**Aim:** Check each line of the entries below for the string "with"; copy every line where it appears.

**Data excerpts:**

★ ★ ★ ★ ★ ★ ★

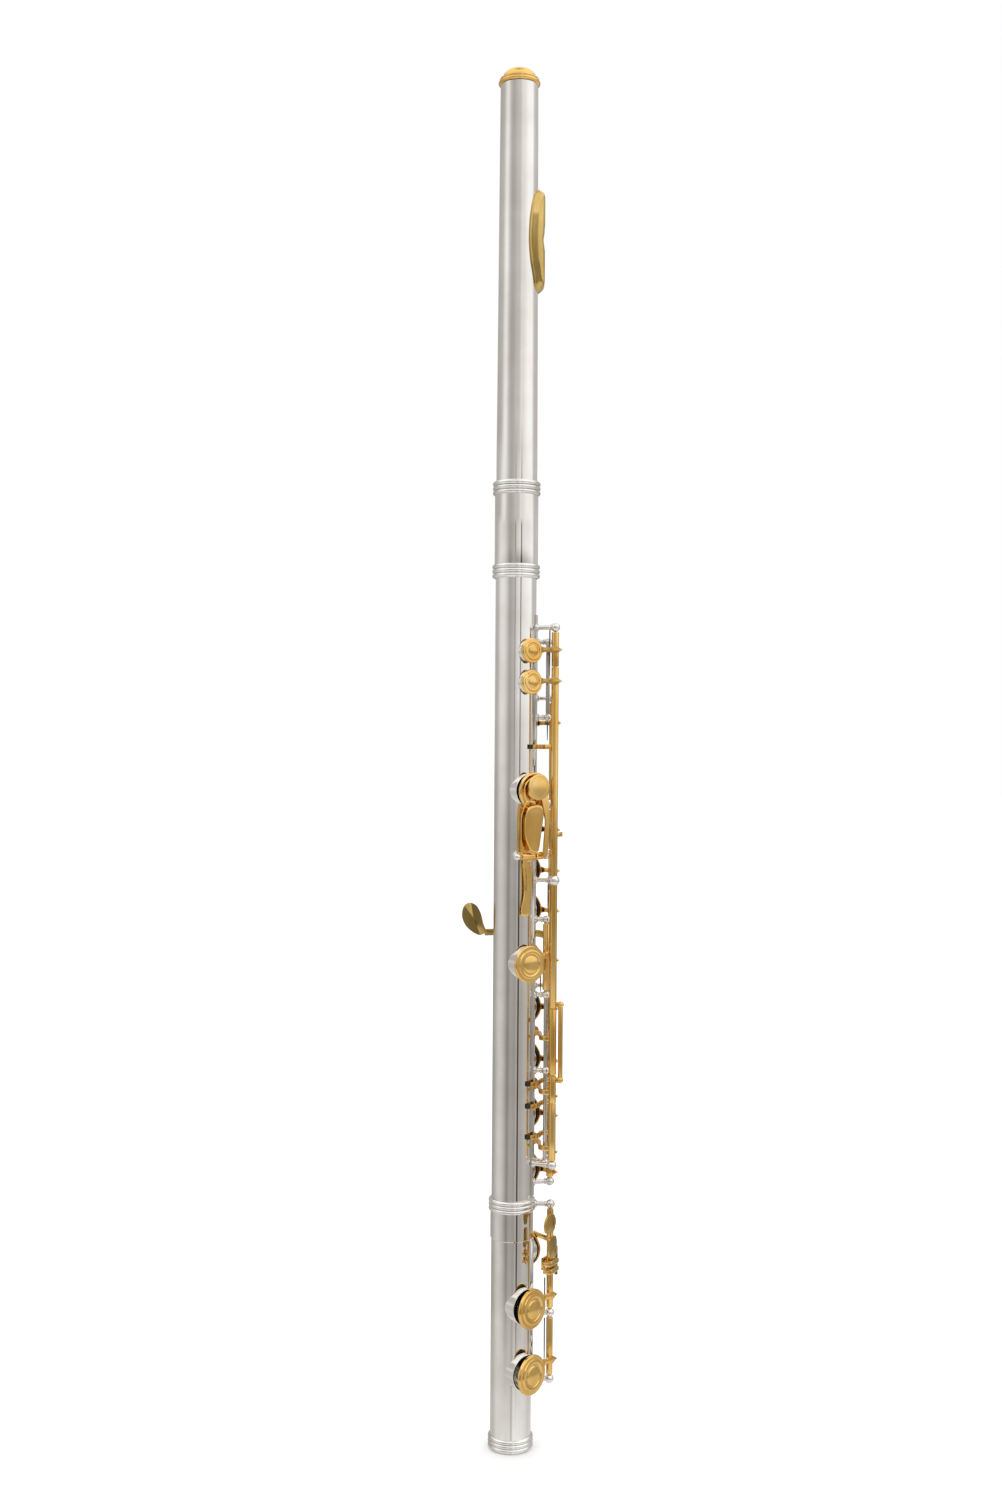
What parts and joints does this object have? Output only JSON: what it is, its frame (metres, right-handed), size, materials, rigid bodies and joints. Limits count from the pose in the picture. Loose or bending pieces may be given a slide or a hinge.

★ ★ ★ ★ ★ ★ ★

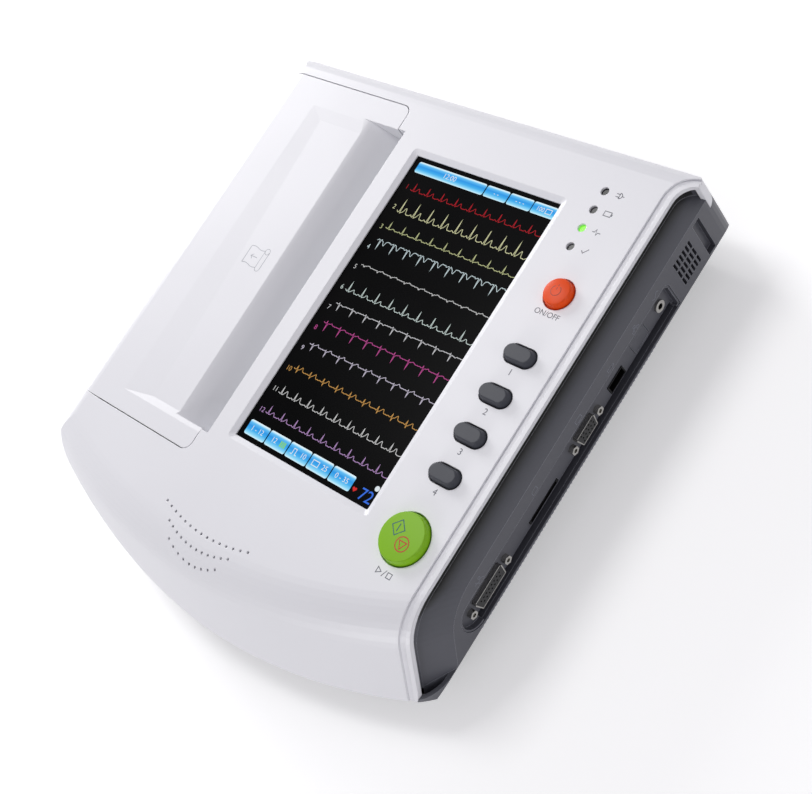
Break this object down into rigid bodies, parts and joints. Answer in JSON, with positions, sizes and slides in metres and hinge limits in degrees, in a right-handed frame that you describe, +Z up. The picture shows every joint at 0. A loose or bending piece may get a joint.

★ ★ ★ ★ ★ ★ ★

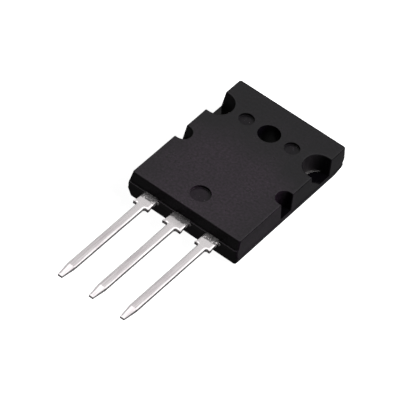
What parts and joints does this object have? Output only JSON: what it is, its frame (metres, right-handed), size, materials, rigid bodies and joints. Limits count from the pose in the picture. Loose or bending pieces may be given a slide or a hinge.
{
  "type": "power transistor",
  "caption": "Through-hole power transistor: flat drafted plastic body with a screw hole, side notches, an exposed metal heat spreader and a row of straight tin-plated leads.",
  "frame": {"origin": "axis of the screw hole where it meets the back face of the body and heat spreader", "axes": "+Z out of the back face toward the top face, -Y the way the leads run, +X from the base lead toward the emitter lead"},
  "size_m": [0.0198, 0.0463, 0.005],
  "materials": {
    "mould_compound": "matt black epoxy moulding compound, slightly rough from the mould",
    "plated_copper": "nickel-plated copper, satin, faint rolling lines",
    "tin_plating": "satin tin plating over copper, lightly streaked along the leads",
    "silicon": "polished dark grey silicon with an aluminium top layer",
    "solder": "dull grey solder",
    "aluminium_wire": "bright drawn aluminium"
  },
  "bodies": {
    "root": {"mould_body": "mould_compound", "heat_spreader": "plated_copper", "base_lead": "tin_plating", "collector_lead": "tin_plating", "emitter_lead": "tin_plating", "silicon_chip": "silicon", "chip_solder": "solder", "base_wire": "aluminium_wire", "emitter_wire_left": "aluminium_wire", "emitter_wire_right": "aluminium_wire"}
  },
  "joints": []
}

★ ★ ★ ★ ★ ★ ★

**Task answer:**
Break this object down into rigid bodies, parts and joints. Answer in JSON, with positions, sizes and slides in metres and hinge limits in degrees, in a right-handed frame that you describe, +Z up. The picture shows every joint at 0. A loose or bending piece may get a joint.
  "caption": "Through-hole power transistor: flat drafted plastic body with a screw hole, side notches, an exposed metal heat spreader and a row of straight tin-plated leads.",
    "silicon": "polished dark grey silicon with an aluminium top layer",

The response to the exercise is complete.